#### [MATERIAL]
----------

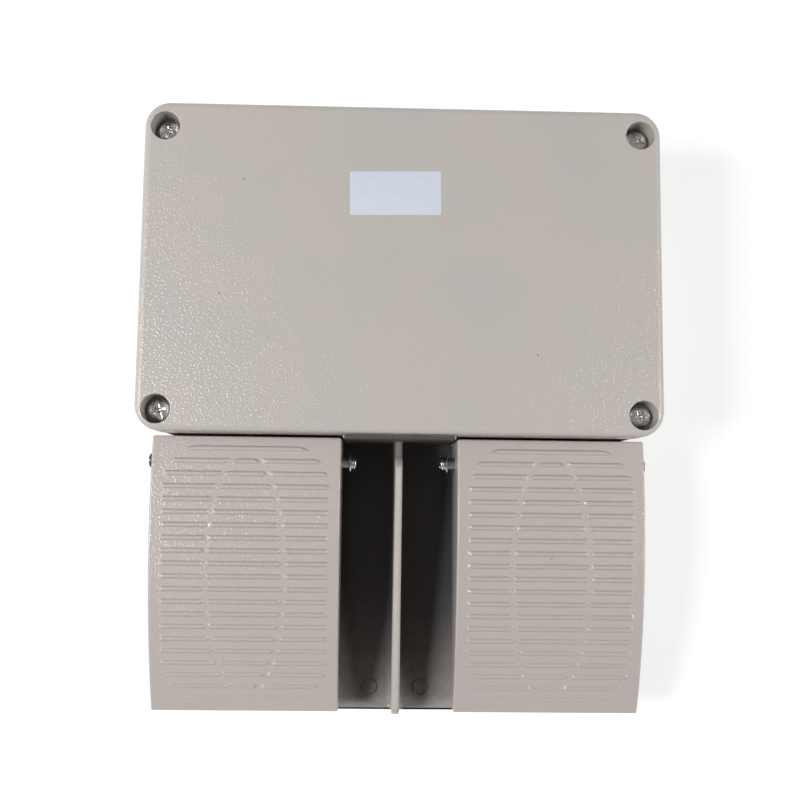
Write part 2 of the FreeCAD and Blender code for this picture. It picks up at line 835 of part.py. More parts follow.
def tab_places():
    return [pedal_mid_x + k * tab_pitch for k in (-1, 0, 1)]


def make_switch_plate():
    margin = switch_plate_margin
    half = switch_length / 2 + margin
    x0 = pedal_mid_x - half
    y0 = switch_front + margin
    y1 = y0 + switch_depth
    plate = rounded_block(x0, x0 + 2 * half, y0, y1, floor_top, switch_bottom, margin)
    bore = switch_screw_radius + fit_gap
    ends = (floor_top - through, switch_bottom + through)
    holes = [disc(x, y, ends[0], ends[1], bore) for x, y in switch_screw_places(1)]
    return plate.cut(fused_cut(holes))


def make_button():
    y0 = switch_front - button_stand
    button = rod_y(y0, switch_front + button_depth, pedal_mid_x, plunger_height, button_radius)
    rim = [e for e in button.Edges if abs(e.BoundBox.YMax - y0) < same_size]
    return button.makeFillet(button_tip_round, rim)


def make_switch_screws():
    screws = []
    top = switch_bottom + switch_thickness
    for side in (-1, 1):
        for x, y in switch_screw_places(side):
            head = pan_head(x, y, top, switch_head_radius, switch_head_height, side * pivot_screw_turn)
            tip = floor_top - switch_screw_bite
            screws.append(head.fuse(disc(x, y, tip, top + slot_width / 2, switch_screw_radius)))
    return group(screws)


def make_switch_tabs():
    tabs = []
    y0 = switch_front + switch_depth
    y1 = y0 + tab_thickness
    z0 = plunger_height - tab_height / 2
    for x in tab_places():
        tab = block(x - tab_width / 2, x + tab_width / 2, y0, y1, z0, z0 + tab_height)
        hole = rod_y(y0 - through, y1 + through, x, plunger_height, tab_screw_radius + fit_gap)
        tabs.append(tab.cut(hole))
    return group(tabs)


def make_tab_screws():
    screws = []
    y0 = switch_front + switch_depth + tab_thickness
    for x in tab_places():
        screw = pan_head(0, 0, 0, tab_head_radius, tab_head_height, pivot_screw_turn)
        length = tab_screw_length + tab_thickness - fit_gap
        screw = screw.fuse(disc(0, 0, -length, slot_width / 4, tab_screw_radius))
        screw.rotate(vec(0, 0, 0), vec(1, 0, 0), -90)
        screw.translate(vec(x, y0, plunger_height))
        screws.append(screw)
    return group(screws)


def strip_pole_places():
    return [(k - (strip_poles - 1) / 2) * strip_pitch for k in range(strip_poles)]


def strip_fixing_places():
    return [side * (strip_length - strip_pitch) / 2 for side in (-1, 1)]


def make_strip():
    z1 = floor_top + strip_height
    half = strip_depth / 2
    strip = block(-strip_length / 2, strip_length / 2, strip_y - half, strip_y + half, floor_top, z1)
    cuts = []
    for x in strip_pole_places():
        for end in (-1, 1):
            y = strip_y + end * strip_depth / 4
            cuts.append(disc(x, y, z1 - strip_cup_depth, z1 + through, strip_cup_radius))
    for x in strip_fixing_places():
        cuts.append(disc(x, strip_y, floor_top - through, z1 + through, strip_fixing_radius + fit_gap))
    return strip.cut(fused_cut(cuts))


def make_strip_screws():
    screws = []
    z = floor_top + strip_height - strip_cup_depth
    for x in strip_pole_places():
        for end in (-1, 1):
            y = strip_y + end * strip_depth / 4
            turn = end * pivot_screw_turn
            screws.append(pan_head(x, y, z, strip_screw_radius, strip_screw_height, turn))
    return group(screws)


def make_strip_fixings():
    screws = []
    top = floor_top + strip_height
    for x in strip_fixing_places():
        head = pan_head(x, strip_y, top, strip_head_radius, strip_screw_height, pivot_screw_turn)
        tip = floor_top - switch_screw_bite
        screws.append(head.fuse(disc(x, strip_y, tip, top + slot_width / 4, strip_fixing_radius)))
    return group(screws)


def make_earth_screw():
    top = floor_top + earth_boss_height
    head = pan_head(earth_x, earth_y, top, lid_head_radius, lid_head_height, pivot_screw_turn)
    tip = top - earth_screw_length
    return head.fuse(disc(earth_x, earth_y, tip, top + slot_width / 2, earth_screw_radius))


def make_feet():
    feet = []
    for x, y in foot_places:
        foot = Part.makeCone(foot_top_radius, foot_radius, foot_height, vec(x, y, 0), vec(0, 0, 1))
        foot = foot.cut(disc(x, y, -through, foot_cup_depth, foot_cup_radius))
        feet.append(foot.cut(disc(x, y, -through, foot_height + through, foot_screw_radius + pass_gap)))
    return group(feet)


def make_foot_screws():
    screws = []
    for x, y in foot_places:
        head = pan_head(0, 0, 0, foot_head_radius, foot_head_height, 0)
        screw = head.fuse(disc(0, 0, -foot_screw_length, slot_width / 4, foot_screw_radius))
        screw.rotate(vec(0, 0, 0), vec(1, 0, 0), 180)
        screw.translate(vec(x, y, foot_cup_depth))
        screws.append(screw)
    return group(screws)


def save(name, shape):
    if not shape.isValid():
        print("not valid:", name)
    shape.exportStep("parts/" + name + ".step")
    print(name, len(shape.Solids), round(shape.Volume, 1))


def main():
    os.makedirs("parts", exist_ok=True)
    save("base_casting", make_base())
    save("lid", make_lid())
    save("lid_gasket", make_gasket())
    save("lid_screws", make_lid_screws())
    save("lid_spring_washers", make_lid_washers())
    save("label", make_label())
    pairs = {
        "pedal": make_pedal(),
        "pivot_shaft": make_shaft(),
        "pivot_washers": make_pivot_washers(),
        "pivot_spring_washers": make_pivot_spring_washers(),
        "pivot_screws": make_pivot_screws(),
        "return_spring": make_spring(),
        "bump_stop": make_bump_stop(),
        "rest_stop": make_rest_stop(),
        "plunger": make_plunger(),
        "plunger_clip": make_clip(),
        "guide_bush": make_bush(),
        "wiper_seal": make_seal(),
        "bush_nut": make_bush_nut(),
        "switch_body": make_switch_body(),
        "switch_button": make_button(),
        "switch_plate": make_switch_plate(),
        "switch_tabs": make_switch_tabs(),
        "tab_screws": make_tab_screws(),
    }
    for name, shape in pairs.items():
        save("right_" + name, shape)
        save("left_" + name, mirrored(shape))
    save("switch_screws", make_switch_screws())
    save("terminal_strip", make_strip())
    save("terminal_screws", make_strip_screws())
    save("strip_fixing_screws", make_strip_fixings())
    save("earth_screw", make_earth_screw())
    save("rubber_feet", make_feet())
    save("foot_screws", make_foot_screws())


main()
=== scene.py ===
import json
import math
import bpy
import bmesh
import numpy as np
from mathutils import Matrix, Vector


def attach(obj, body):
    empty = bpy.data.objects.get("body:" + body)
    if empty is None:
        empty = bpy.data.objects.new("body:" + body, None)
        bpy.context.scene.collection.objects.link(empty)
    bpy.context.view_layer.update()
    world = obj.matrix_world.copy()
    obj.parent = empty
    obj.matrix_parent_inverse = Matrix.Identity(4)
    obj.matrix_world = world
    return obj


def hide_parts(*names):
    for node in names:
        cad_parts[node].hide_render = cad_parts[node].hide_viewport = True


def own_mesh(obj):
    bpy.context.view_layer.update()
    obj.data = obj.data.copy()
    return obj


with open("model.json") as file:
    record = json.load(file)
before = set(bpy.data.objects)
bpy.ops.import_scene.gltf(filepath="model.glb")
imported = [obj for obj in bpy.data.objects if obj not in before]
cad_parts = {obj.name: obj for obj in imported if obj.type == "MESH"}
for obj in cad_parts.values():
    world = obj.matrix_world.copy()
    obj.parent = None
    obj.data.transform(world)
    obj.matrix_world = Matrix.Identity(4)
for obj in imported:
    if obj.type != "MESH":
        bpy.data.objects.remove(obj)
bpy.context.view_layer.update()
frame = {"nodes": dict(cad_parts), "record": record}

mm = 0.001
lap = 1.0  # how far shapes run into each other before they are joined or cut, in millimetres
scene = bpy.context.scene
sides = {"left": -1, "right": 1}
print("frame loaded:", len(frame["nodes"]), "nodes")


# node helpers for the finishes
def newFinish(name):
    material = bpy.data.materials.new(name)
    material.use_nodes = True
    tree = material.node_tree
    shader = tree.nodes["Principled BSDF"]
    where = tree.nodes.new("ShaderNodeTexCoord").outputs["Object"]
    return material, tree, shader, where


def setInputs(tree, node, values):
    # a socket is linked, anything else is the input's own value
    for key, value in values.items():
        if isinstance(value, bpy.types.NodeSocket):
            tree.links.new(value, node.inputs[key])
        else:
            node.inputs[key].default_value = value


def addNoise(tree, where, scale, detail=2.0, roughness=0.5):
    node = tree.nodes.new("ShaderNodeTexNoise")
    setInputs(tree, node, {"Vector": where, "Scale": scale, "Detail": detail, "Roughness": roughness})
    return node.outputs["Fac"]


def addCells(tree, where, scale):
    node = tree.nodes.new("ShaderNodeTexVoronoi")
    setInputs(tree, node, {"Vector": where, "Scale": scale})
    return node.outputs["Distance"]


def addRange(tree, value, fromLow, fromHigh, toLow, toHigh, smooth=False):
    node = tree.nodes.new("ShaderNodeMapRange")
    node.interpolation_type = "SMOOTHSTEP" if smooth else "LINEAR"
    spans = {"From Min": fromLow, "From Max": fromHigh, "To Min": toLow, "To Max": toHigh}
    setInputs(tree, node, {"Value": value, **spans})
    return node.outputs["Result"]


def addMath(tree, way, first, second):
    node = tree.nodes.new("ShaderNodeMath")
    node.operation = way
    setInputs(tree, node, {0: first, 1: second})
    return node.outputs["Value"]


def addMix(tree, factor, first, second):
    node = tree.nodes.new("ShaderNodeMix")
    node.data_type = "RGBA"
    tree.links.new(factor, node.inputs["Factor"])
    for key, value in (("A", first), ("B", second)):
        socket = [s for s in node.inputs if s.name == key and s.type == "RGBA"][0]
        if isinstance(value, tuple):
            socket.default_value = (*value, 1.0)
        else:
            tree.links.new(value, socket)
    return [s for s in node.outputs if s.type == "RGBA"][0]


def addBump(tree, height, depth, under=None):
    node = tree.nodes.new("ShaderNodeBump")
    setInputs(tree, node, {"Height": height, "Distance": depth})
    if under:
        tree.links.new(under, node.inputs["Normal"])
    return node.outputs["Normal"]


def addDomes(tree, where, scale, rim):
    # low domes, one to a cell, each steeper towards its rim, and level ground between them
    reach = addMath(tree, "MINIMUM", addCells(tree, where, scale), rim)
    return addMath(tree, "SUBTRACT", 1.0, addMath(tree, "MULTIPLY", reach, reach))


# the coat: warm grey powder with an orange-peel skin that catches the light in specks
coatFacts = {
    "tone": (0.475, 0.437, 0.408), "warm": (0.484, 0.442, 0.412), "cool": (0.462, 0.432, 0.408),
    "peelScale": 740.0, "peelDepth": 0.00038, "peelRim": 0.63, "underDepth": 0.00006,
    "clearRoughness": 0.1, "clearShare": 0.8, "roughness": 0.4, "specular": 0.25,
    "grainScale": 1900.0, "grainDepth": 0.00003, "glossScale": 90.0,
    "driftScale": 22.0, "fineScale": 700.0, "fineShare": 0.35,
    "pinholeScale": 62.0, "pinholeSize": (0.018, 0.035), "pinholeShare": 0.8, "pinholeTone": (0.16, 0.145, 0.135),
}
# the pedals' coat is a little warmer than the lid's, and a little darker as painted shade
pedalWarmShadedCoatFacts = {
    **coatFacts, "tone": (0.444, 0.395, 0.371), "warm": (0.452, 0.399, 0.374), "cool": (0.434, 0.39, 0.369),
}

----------

#### [THE PROBLEM]
The required output is the exact run of lines from the beginning of the listing above to the line that contains "return button.makeFillet(button_tip_round, rim)", inclusive of both.

#### [FULL RESPONSE]
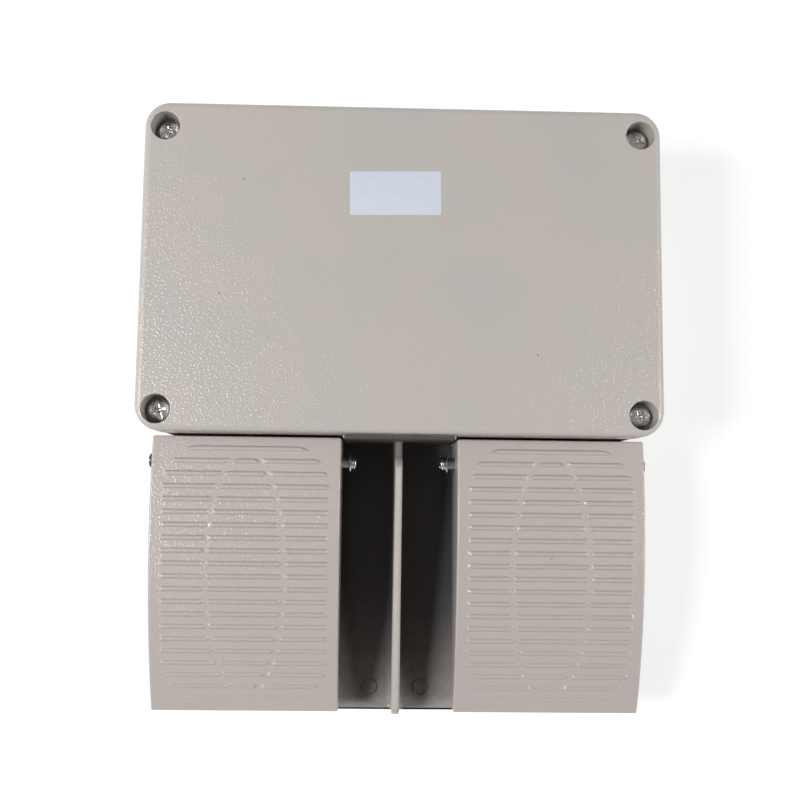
Write part 2 of the FreeCAD and Blender code for this picture. It picks up at line 835 of part.py. More parts follow.
def tab_places():
    return [pedal_mid_x + k * tab_pitch for k in (-1, 0, 1)]


def make_switch_plate():
    margin = switch_plate_margin
    half = switch_length / 2 + margin
    x0 = pedal_mid_x - half
    y0 = switch_front + margin
    y1 = y0 + switch_depth
    plate = rounded_block(x0, x0 + 2 * half, y0, y1, floor_top, switch_bottom, margin)
    bore = switch_screw_radius + fit_gap
    ends = (floor_top - through, switch_bottom + through)
    holes = [disc(x, y, ends[0], ends[1], bore) for x, y in switch_screw_places(1)]
    return plate.cut(fused_cut(holes))


def make_button():
    y0 = switch_front - button_stand
    button = rod_y(y0, switch_front + button_depth, pedal_mid_x, plunger_height, button_radius)
    rim = [e for e in button.Edges if abs(e.BoundBox.YMax - y0) < same_size]
    return button.makeFillet(button_tip_round, rim)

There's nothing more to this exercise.